Na prática, este banco de dados é meio pelo qual as instituições financeiras coagem seus correntista para inibi-los de instalar discussões judiciais de seus direitos em face de contratos de mútuo realizados com instituições financeiras, pois, a só suposta inadimplência, sempre caracterizada em pactos com cláusulas leoninas, é suficiente para a inserção de informações restritivas naquele banco e imediatamente comunicada e disponibilizada a todas instituições financeiras, fechando as portas do mercado afins ao pactuante.


Mostra-se de vital importância trazer alguns conceitos sobre esta empresa que é constituída pelas instituições financeiras e voltada, em primeira instância, para prestar serviços a estas e, ao depois aberta parcialmente para o segmento empresarial. Assim, o banco de dados do Serasa é divido em dois segmentos: a) O Refin acessível só as instituições financeiras e no qual se estabelece até critérios de avaliação sobre o registro restritivo, impondo em face da pessoa ali cadastrada determinado grau de risco; b) O outro destinado ao meio empresarial.

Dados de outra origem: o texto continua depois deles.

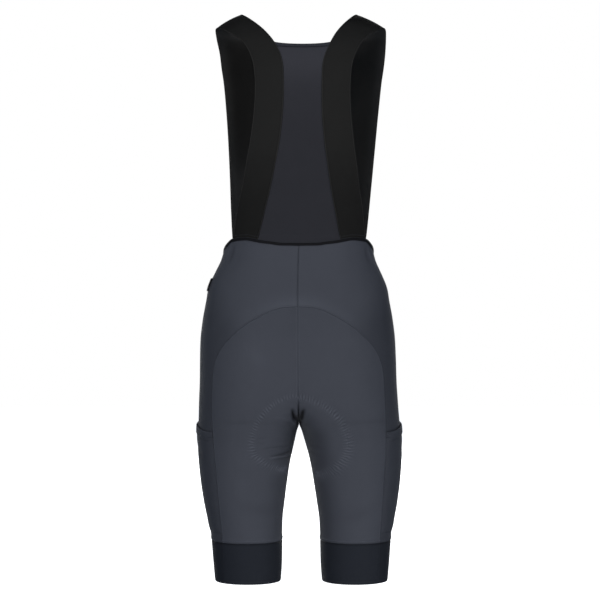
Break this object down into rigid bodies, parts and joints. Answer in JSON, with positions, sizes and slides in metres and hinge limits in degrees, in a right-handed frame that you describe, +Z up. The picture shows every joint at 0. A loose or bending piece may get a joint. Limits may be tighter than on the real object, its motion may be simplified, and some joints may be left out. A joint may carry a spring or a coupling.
{
  "type": "cycling bib shorts",
  "caption": "Close-fitting cycling bib shorts with wide elastic shoulder straps, a mesh back, leg grippers and cargo pockets on the thighs, in hollow worn form.",
  "frame": {"origin": "on the centre plane between the shoulders, level with the underside of the straps where they rest on them", "axes": "+Z up towards the shoulders, the garment faces -Y with its back at +Y, the wearer's left is at +X"},
  "size_m": [0.3291, 0.2222, 0.904],
  "materials": {
    "knit_grey_blue": "smooth matt stretch knit",
    "knit_side_dark": "smooth matt stretch knit, darker",
    "strap_elastic": "matt woven elastic",
    "back_net": "fine matt mesh knit",
    "gripper_elastic": "matt elastic leg band",
    "binding_black": "matt narrow elastic"
  },
  "bodies": {
    "root": {"side_panel_left": "knit_grey_blue", "side_panel_right": "knit_grey_blue", "seat_panel_left": "knit_grey_blue", "seat_panel_right": "knit_grey_blue", "front_panel_left": "knit_grey_blue", "front_panel_right": "knit_grey_blue", "gripper_left": "gripper_elastic", "gripper_right": "gripper_elastic", "gripper_side_left": "gripper_elastic", "gripper_side_right": "gripper_elastic", "cargo_pocket_left": "knit_side_dark", "cargo_pocket_right": "knit_side_dark", "waist_binding": "binding_black", "strap_left": "strap_elastic", "strap_right": "strap_elastic", "back_mesh": "back_net", "neck_binding": "binding_black", "hip_tab_left": "binding_black"}
  },
  "joints": []
}
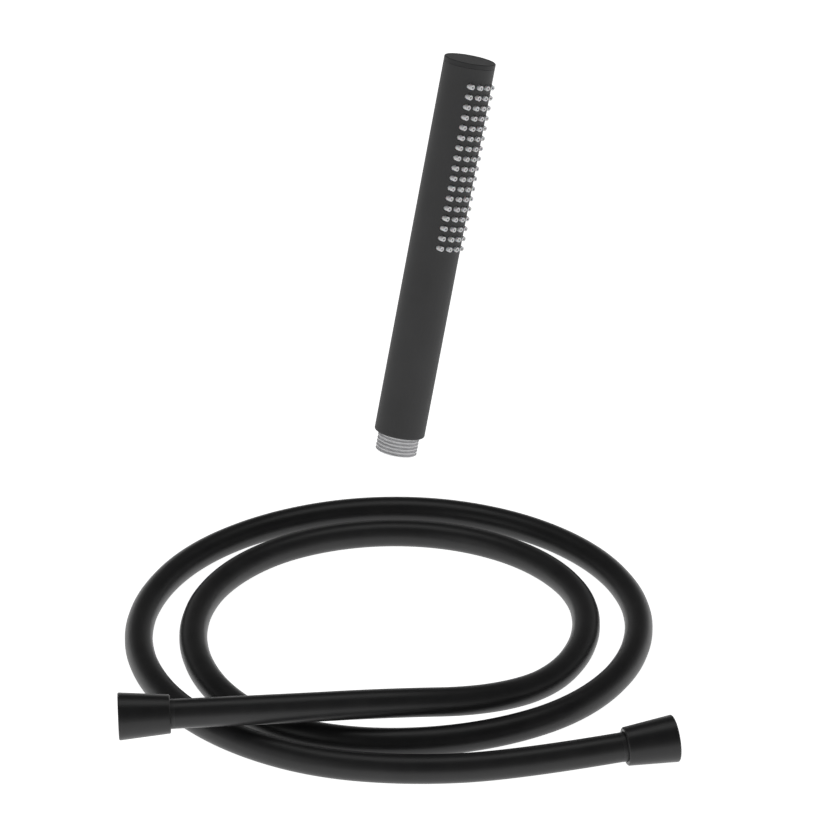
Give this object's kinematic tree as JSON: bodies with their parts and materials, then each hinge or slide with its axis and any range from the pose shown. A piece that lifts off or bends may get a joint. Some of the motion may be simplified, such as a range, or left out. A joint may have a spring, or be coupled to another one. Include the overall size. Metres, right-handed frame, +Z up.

A só divisão do banco de dados com o acesso ao Refin restrito às instituições financeiras, demonstra que se tratam de informações e dados protegidos pelo art. 38 da Lei n.º 4.595/64 que assim determina, ou seja informações econômicas e financeiras sobre correntista/mutuários, "verbis":

"Art.38 - As instituições financeiras conservarão sigilo em suas operações ativas e passivas e serviços prestados.

§ 1º - As informações e esclarecimentos ordenados pelo Poder Judiciário, prestados pelo Banco Central do Brasil ou pelas instituições financeiras, e a exibição de livros e documentos em juízo, se revestirão sempre do mesmo caráter sigiloso, só podendo a eles ter acesso as partes legítimas na causa, que deles não poderão servir-se para fins estranhos à mesma.

....

§ 7º - A quebra do sigilo de que trata este artigo constitui crime e sujeita os responsáveis à pena de reclusão, de 1 (um) a 4 (quatro) anos, aplicando-se, no que couber, o Código Penal e o Código de Processo Penal, sem prejuízo de outras sanções cabíveis".(destaques nossos)

A partir daí, considerando que a próprio razão social desta empresa "SERASA – CENTRALIZAÇÃO DE SERVIÇOS DE BANCOS S/A..", revela tratar-se de uma empresa de propriedade das instituições financeiras e destinada a prestar serviços, a princípio de responsabilidade destas às mesmas, é certo que estamos diante de serviços que integram aqueles normatizados dentro Sistema Financeiro Ncional, conforme sistematização da Constituição Federal.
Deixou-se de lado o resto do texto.